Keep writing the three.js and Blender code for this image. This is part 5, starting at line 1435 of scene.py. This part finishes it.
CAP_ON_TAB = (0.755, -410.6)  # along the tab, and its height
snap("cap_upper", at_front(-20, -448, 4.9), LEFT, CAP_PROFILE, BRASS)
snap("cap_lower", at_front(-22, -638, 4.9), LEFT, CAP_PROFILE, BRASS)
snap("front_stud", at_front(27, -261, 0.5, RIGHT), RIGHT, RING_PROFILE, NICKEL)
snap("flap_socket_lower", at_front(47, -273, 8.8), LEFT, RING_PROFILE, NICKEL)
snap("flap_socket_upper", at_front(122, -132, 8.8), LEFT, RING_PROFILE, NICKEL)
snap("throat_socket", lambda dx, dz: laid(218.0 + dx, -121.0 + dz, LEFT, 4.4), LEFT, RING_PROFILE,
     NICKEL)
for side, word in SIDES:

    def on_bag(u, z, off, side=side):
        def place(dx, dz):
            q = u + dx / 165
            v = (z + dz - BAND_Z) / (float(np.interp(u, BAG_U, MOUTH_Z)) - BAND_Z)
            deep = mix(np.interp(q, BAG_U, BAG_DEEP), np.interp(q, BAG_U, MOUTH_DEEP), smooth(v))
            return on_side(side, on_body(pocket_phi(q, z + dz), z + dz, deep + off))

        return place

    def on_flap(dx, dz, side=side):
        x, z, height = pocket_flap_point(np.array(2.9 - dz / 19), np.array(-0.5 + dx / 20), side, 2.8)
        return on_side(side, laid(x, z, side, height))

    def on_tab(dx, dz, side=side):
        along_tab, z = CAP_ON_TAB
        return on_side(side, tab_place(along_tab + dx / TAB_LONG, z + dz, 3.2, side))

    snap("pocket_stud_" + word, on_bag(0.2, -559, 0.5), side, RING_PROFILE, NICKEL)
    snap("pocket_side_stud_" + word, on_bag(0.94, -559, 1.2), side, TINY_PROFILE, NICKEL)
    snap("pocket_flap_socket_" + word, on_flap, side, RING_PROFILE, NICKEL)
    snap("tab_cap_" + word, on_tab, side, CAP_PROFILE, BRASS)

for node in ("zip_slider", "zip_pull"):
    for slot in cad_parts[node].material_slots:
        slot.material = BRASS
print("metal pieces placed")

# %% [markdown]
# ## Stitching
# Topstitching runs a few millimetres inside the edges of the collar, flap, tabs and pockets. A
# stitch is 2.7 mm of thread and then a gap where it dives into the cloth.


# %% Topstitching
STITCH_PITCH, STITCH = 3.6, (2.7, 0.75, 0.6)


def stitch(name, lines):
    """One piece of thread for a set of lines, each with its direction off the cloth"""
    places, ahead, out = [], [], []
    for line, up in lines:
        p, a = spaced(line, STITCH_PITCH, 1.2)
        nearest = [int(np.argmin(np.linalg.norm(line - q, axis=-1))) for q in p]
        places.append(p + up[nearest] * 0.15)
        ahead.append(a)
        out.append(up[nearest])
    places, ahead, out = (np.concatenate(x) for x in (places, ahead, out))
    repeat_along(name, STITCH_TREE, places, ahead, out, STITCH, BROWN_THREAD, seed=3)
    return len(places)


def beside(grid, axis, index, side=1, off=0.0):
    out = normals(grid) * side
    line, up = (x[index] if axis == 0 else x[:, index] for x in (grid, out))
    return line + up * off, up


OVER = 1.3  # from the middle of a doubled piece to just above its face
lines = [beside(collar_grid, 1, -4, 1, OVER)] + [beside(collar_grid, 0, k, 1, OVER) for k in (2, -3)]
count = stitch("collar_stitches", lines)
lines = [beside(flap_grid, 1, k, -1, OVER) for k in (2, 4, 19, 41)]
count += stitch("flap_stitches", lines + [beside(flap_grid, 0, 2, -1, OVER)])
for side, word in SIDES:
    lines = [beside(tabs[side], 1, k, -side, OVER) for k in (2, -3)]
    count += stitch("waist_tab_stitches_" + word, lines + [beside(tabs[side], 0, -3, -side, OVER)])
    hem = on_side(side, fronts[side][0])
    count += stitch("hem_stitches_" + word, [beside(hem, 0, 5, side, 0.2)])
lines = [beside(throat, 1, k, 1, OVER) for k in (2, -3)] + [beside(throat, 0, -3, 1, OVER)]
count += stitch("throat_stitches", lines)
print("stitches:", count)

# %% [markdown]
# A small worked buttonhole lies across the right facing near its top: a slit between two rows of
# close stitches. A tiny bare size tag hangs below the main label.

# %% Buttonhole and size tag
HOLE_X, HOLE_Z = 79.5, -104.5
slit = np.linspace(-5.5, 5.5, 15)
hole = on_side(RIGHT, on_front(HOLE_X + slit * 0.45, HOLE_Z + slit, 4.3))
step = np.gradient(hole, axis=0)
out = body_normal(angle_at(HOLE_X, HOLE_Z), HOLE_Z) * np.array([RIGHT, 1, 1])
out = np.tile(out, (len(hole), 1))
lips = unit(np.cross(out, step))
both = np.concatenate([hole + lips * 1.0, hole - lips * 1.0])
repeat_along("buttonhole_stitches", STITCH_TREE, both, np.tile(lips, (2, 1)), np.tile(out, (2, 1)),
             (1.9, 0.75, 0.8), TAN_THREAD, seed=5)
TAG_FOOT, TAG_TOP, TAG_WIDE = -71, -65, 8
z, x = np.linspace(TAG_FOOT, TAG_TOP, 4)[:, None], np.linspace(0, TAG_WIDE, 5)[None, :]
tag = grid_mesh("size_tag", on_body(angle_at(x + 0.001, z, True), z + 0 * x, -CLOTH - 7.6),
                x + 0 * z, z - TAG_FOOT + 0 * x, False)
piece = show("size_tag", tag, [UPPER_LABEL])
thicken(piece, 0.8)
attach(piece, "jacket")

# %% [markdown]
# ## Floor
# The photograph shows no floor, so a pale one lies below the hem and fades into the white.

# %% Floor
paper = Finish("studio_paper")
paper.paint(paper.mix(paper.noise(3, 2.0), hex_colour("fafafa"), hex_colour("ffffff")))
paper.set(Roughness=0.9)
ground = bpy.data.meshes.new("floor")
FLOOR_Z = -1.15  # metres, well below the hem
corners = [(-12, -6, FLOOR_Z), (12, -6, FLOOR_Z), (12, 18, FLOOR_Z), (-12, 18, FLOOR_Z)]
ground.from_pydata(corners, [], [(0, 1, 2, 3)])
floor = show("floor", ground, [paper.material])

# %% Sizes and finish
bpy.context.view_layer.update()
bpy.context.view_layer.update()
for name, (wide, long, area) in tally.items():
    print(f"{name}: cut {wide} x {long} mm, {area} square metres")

-- To be done --
Repeat the material word for word, in full.

-- Exercise solution --
Keep writing the three.js and Blender code for this image. This is part 5, starting at line 1435 of scene.py. This part finishes it.
CAP_ON_TAB = (0.755, -410.6)  # along the tab, and its height
snap("cap_upper", at_front(-20, -448, 4.9), LEFT, CAP_PROFILE, BRASS)
snap("cap_lower", at_front(-22, -638, 4.9), LEFT, CAP_PROFILE, BRASS)
snap("front_stud", at_front(27, -261, 0.5, RIGHT), RIGHT, RING_PROFILE, NICKEL)
snap("flap_socket_lower", at_front(47, -273, 8.8), LEFT, RING_PROFILE, NICKEL)
snap("flap_socket_upper", at_front(122, -132, 8.8), LEFT, RING_PROFILE, NICKEL)
snap("throat_socket", lambda dx, dz: laid(218.0 + dx, -121.0 + dz, LEFT, 4.4), LEFT, RING_PROFILE,
     NICKEL)
for side, word in SIDES:

    def on_bag(u, z, off, side=side):
        def place(dx, dz):
            q = u + dx / 165
            v = (z + dz - BAND_Z) / (float(np.interp(u, BAG_U, MOUTH_Z)) - BAND_Z)
            deep = mix(np.interp(q, BAG_U, BAG_DEEP), np.interp(q, BAG_U, MOUTH_DEEP), smooth(v))
            return on_side(side, on_body(pocket_phi(q, z + dz), z + dz, deep + off))

        return place

    def on_flap(dx, dz, side=side):
        x, z, height = pocket_flap_point(np.array(2.9 - dz / 19), np.array(-0.5 + dx / 20), side, 2.8)
        return on_side(side, laid(x, z, side, height))

    def on_tab(dx, dz, side=side):
        along_tab, z = CAP_ON_TAB
        return on_side(side, tab_place(along_tab + dx / TAB_LONG, z + dz, 3.2, side))

    snap("pocket_stud_" + word, on_bag(0.2, -559, 0.5), side, RING_PROFILE, NICKEL)
    snap("pocket_side_stud_" + word, on_bag(0.94, -559, 1.2), side, TINY_PROFILE, NICKEL)
    snap("pocket_flap_socket_" + word, on_flap, side, RING_PROFILE, NICKEL)
    snap("tab_cap_" + word, on_tab, side, CAP_PROFILE, BRASS)

for node in ("zip_slider", "zip_pull"):
    for slot in cad_parts[node].material_slots:
        slot.material = BRASS
print("metal pieces placed")

# %% [markdown]
# ## Stitching
# Topstitching runs a few millimetres inside the edges of the collar, flap, tabs and pockets. A
# stitch is 2.7 mm of thread and then a gap where it dives into the cloth.


# %% Topstitching
STITCH_PITCH, STITCH = 3.6, (2.7, 0.75, 0.6)


def stitch(name, lines):
    """One piece of thread for a set of lines, each with its direction off the cloth"""
    places, ahead, out = [], [], []
    for line, up in lines:
        p, a = spaced(line, STITCH_PITCH, 1.2)
        nearest = [int(np.argmin(np.linalg.norm(line - q, axis=-1))) for q in p]
        places.append(p + up[nearest] * 0.15)
        ahead.append(a)
        out.append(up[nearest])
    places, ahead, out = (np.concatenate(x) for x in (places, ahead, out))
    repeat_along(name, STITCH_TREE, places, ahead, out, STITCH, BROWN_THREAD, seed=3)
    return len(places)


def beside(grid, axis, index, side=1, off=0.0):
    out = normals(grid) * side
    line, up = (x[index] if axis == 0 else x[:, index] for x in (grid, out))
    return line + up * off, up


OVER = 1.3  # from the middle of a doubled piece to just above its face
lines = [beside(collar_grid, 1, -4, 1, OVER)] + [beside(collar_grid, 0, k, 1, OVER) for k in (2, -3)]
count = stitch("collar_stitches", lines)
lines = [beside(flap_grid, 1, k, -1, OVER) for k in (2, 4, 19, 41)]
count += stitch("flap_stitches", lines + [beside(flap_grid, 0, 2, -1, OVER)])
for side, word in SIDES:
    lines = [beside(tabs[side], 1, k, -side, OVER) for k in (2, -3)]
    count += stitch("waist_tab_stitches_" + word, lines + [beside(tabs[side], 0, -3, -side, OVER)])
    hem = on_side(side, fronts[side][0])
    count += stitch("hem_stitches_" + word, [beside(hem, 0, 5, side, 0.2)])
lines = [beside(throat, 1, k, 1, OVER) for k in (2, -3)] + [beside(throat, 0, -3, 1, OVER)]
count += stitch("throat_stitches", lines)
print("stitches:", count)

# %% [markdown]
# A small worked buttonhole lies across the right facing near its top: a slit between two rows of
# close stitches. A tiny bare size tag hangs below the main label.

# %% Buttonhole and size tag
HOLE_X, HOLE_Z = 79.5, -104.5
slit = np.linspace(-5.5, 5.5, 15)
hole = on_side(RIGHT, on_front(HOLE_X + slit * 0.45, HOLE_Z + slit, 4.3))
step = np.gradient(hole, axis=0)
out = body_normal(angle_at(HOLE_X, HOLE_Z), HOLE_Z) * np.array([RIGHT, 1, 1])
out = np.tile(out, (len(hole), 1))
lips = unit(np.cross(out, step))
both = np.concatenate([hole + lips * 1.0, hole - lips * 1.0])
repeat_along("buttonhole_stitches", STITCH_TREE, both, np.tile(lips, (2, 1)), np.tile(out, (2, 1)),
             (1.9, 0.75, 0.8), TAN_THREAD, seed=5)
TAG_FOOT, TAG_TOP, TAG_WIDE = -71, -65, 8
z, x = np.linspace(TAG_FOOT, TAG_TOP, 4)[:, None], np.linspace(0, TAG_WIDE, 5)[None, :]
tag = grid_mesh("size_tag", on_body(angle_at(x + 0.001, z, True), z + 0 * x, -CLOTH - 7.6),
                x + 0 * z, z - TAG_FOOT + 0 * x, False)
piece = show("size_tag", tag, [UPPER_LABEL])
thicken(piece, 0.8)
attach(piece, "jacket")

# %% [markdown]
# ## Floor
# The photograph shows no floor, so a pale one lies below the hem and fades into the white.

# %% Floor
paper = Finish("studio_paper")
paper.paint(paper.mix(paper.noise(3, 2.0), hex_colour("fafafa"), hex_colour("ffffff")))
paper.set(Roughness=0.9)
ground = bpy.data.meshes.new("floor")
FLOOR_Z = -1.15  # metres, well below the hem
corners = [(-12, -6, FLOOR_Z), (12, -6, FLOOR_Z), (12, 18, FLOOR_Z), (-12, 18, FLOOR_Z)]
ground.from_pydata(corners, [], [(0, 1, 2, 3)])
floor = show("floor", ground, [paper.material])

# %% Sizes and finish
bpy.context.view_layer.update()
bpy.context.view_layer.update()
for name, (wide, long, area) in tally.items():
    print(f"{name}: cut {wide} x {long} mm, {area} square metres")